> _Problem_:
Set out every line bearing the string "with".
***** Material provided *****
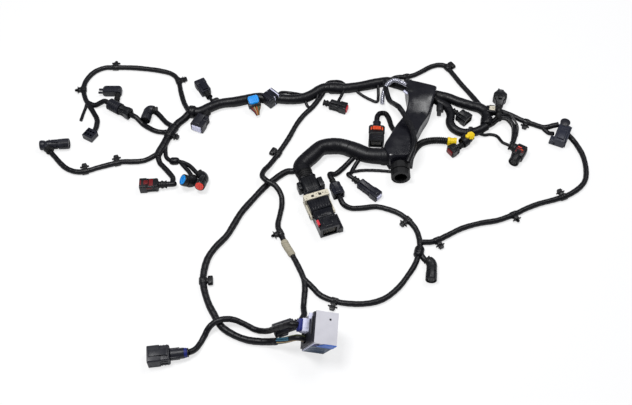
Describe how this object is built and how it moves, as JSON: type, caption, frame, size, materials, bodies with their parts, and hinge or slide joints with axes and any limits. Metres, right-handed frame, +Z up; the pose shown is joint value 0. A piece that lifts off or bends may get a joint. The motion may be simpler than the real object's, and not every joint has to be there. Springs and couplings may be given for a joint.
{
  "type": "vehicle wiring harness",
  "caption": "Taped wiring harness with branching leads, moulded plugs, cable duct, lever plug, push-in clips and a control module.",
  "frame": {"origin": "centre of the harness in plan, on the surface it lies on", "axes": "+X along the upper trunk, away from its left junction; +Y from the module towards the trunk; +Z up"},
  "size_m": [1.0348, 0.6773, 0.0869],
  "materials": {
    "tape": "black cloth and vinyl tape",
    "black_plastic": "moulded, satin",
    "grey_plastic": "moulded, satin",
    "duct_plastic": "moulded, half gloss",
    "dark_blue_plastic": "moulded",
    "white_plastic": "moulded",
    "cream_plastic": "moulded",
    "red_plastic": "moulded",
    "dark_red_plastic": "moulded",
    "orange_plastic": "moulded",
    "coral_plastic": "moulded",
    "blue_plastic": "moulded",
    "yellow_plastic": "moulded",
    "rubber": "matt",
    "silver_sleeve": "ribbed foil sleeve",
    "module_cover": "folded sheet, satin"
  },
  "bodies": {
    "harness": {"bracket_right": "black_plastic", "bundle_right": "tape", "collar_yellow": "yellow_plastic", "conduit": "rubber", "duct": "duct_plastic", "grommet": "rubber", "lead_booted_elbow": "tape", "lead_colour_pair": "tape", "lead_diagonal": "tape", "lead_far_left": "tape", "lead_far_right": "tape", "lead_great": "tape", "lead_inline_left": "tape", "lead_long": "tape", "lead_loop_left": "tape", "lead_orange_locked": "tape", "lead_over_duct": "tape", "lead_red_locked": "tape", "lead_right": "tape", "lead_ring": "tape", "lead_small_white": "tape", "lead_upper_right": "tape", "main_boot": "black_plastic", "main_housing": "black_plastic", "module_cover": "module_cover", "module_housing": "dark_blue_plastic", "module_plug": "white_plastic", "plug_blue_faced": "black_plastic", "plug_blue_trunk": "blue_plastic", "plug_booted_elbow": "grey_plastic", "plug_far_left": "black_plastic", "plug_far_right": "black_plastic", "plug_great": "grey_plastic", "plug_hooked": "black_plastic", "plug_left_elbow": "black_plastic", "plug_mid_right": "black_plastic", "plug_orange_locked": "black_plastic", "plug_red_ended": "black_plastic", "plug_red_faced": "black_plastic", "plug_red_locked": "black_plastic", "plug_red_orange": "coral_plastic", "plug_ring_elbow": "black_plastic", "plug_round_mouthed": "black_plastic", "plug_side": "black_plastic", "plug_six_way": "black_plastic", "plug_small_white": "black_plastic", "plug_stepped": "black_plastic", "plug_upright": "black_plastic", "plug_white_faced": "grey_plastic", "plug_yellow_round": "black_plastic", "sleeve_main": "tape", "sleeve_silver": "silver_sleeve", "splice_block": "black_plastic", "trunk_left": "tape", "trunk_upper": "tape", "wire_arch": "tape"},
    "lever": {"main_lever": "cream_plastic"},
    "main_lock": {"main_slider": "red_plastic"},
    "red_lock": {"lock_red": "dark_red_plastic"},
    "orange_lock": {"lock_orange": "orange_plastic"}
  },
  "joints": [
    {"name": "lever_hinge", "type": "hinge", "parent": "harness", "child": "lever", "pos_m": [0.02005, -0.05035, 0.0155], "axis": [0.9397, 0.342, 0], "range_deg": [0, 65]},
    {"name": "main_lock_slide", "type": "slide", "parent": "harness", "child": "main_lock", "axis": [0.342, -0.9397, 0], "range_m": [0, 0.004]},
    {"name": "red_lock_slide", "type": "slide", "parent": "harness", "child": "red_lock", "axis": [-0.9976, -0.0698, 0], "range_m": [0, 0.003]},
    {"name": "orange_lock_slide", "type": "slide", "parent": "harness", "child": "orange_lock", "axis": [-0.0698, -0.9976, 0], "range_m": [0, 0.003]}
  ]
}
*****
> _Task output_:
Describe how this object is built and how it moves, as JSON: type, caption, frame, size, materials, bodies with their parts, and hinge or slide joints with axes and any limits. Metres, right-handed frame, +Z up; the pose shown is joint value 0. A piece that lifts off or bends may get a joint. The motion may be simpler than the real object's, and not every joint has to be there. Springs and couplings may be given for a joint.
  "caption": "Taped wiring harness with branching leads, moulded plugs, cable duct, lever plug, push-in clips and a control module.",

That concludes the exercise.